> Their opposites, passive investors, will by definition do about average. In aggregate their positions will more or less approximate those of an index fund. Therefore the balance of the universe the active investors must do about average as well.
Am I missing something or is this obviously wrong as a mathematical argument? There could be a group of active investors who do well, a group of passive investors who do poorly, and the average would be in the middle.
Most (all?) passive investors buy index funds which perform about as well as the market but are more robust because of their diversity. I suppose it is possible for a passive investor to put their money in very carefully chosen index funds that perform poorly, but the whole point of passive investing is that you believe that you're unlikely to be able to make those sorts of allocations correctly and consistently.

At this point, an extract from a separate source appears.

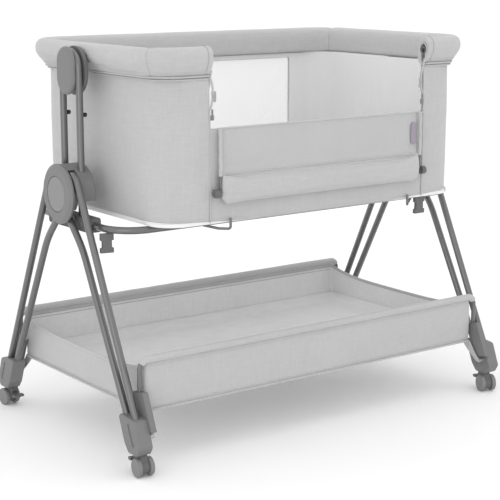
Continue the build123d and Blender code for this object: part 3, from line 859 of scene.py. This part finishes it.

There certainly are active investors who do very well, but I'm not sure if there are any that significantly beat the market over a long enough time frame.
His argument was that those active investors, minus the fees they charge, won't beat the market over a long timeframe. I agree with him there as well.
But that argument completely ignores the point of the bet: obviously the average of all hedge funds will underperform after fees, almost everyone agrees with that based on simple arithmetic. The real question is whether funds made up of "quality" hedge funds (however that's determined) will outperform or not.
...which crucially depends on whether there's any good way to predict how hedge funds will perform. And that's something that I'm not really sure about - there are absolutely inefficiencies in the market (Buffett made his fortune off of the longer term inefficiencies, so I'm not sure why he's so adamant there are no such systematically exploitable short term ones), and I'm sure some hedge funds profit mightily off of them, but the reality is, too many hedge funds just play "follow the leader" with each other, using strategies that are very similar. These funds exist almost exclusively to collect management fees, not because the fund managers actually have a strategic edge worth pursuing, and for better or worse it's easier to get rich people to put money in a fund if it's similar to the funds that all their rich friends have their money in (niche funds that play unusual strategies tend to have massive trouble finding investors). So there's a huge middle ground of funds that are mostly following some segment of the market, minus fees - if you could figure out which ones are following each other, it might be possible to pick out the competently managed ones that actually have an edge, but I'm not sure.
In any case, this bet is certainly not about average performance of hedge funds vs. average performance of the market, that's pretty much a settled question. Unfortunately there are no details on how this fund of funds is to be selected, so it's hard to comment further.
I agree with Protege that this is an apple to orange comparison. The exact hedge fund is not specified, it could probably invest in anything other than most US large caps represented in S&P500. Heck, it could probably consists of Chinese index funds, which would definitely outperform the S&P if the US spirals into an economic crisis within the 10 years or so.
If the US spirals into an economic crisis, I don't see how China could avoid one. China's economy relies on US demand; if Americans aren't buying Chinese goods, then Chinese factories are closing and Chinese exports will crumble. I don't think anyone knows how to raise non-US or internal Chinese demand for Chinese goods fast enough to compensate for a major shock to the US economy.
The passive investors are, in effect, copying the active investors. They're investing in the sum of what all the active investors are investing in. So they're return is the average of what the active investors are investing in.
A better bet is, "will the hedge fund have a profitable year in which the market overall is down". If you invest in the market as a whole, you need to be prepared to be in for 30+ years, especially with the levels of volatility we have seen in the last 10-20 years.
A hedge fund can make trades that don't depend on the direction of the market, which means you can access your invested capital even in a down year. Buying an index fund doesn't afford you that opportunity -- if you bought the S&P500 index before the whole mortgage meltdown, you would be out a lot of money now. In 30 years, you probably will have made your 10% per year, though.
(One thing to note, though, is that as an average investor, the trades that make hedge funds / investment banks a lot of money are really not available to you. To make any non-directional money these days, you need cheap capital, and nobody's going to give that to you. I know what sorts of trades pay my salary at an investment bank, and if I made them myself, I would lose money. That's the reality.)
Previously, I thought that it was a sure thing for Buffett to win, because I thought portfolio implied maybe 20+ hedge funds, but standing opposite S&P500 are only 5 hedge funds(preapproved by both Buffett and Protege).
Protege has a chance (if i was a betting man, I'd give 1:5 odds they would win).
However, Buffett's bet was smarter, because it also wins if something negative happens to the hedge fund industry as a whole politically and we can see that happening already. Nobody is going to nerf S&P 500.
Also from the article, each side contributed 320k and put the money into zero coupon bonds with maturity in 10 years(ie 640k now -> 1mil in ten years), which will go to winner's charity.